A reserve with a wealth of exceptional fauna and flora: Air Tarusan

In 2010, Kalaweit received permission to get involved in managing an exceptional 25,000 hectare reserve, located southwest of the city of Padang, "Air Tarusan", with the creation of a logistic center and a scientific station. Created before 1945 and the island's independence, the reserve was never managed, but was luckily spared from deforestation thanks to its uneven topography. Consisting mainly of old-growth forest, it shelters emblematic species (tigers, tapirs, siamangs, gibbons) whose future appears to be assured by a stable ecosystem. The presence of predators (eagles, wildcats) favors the agriculture on its periphery, because the rice plantations are less damaged by the rodents. The quality of the tree cover also promotes the rainfall that the villagers need to irrigate the paddies. In recent years, however, economic development and demographic growth have started to exert pressure on the forest (illegal felling, conflicts of interest between wildlife and population, road construction).
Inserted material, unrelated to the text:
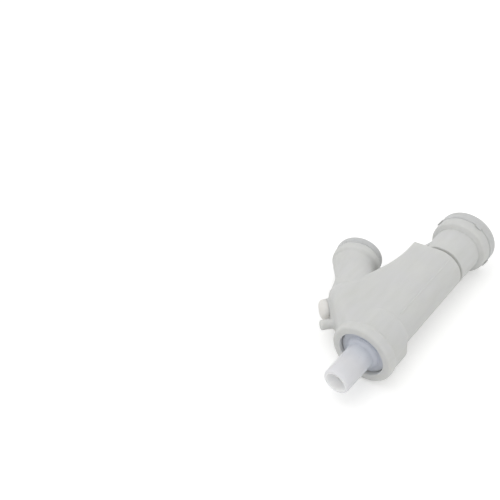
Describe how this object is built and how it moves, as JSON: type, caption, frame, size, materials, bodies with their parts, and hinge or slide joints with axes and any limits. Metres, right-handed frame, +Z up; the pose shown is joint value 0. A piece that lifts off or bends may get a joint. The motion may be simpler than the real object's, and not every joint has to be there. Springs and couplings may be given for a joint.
{
  "type": "condensate trap",
  "caption": "Y-shaped condensate trap lying on its side: flat-sided moulded body, seal sockets on inlet and branch, hose spigot below, ball valve inside.",
  "frame": {"origin": "centre of the bounding box at its underside, where the trap lies on its three rims", "axes": "+Y along the main tube towards the inlet socket, the branch leans towards -X, +Z up"},
  "size_m": [0.0962, 0.1804, 0.0457],
  "materials": {
    "natural_pp": "satin, milky natural polypropylene",
    "white_pp": "satin",
    "clear_pp": "smooth, clearer grade with a cool cast",
    "cream_pe": "satin",
    "ball_pp": "smooth",
    "grey_rubber": "matt"
  },
  "bodies": {
    "trap": {"trap_body": "natural_pp", "branch_lip_seal": "grey_rubber", "branch_snap_ring": "white_pp"},
    "inlet": {"inlet_socket": "natural_pp", "inlet_lip_seal": "grey_rubber", "inlet_snap_ring": "white_pp", "inlet_o_ring": "grey_rubber"},
    "outlet": {"outlet_insert": "clear_pp", "outlet_o_ring": "grey_rubber", "ball_seat_washer": "grey_rubber", "ball_cage": "clear_pp"},
    "ball": {"float_ball": "ball_pp"},
    "plug": {"port_plug": "cream_pe"}
  },
  "joints": [
    {"name": "inlet_turn", "type": "hinge", "parent": "trap", "child": "inlet", "pos_m": [0.02523, 0.04505, 0.02283], "axis": [0, 1, -0.0007], "continuous": true},
    {"name": "outlet_pull", "type": "slide", "parent": "trap", "child": "outlet", "axis": [0, -1, 0.0007], "range_m": [0, 0.05]},
    {"name": "ball_lift", "type": "slide", "parent": "outlet", "child": "ball", "axis": [0, 1, -0.0007], "range_m": [0, 0.006]},
    {"name": "plug_pull", "type": "slide", "parent": "trap", "child": "plug", "axis": [-0.6805, -0.7314, -0.0444], "range_m": [0, 0.012]}
  ]
}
The inhabitants of the villages on the outskirts of the reserve benefit from the reserve project. This means about 10,000 people who are directly affected, further enhanced by the creation of six jobs for full-time rangers and the priority availability of the research station for the Indonesian scientific community, in partnership with the University of Padang.

The project includes many investments (photographic equipment, vehicles, building, solar equipment, etc.). The Veolia Foundation is contributing specifically to the construction of the logistic center.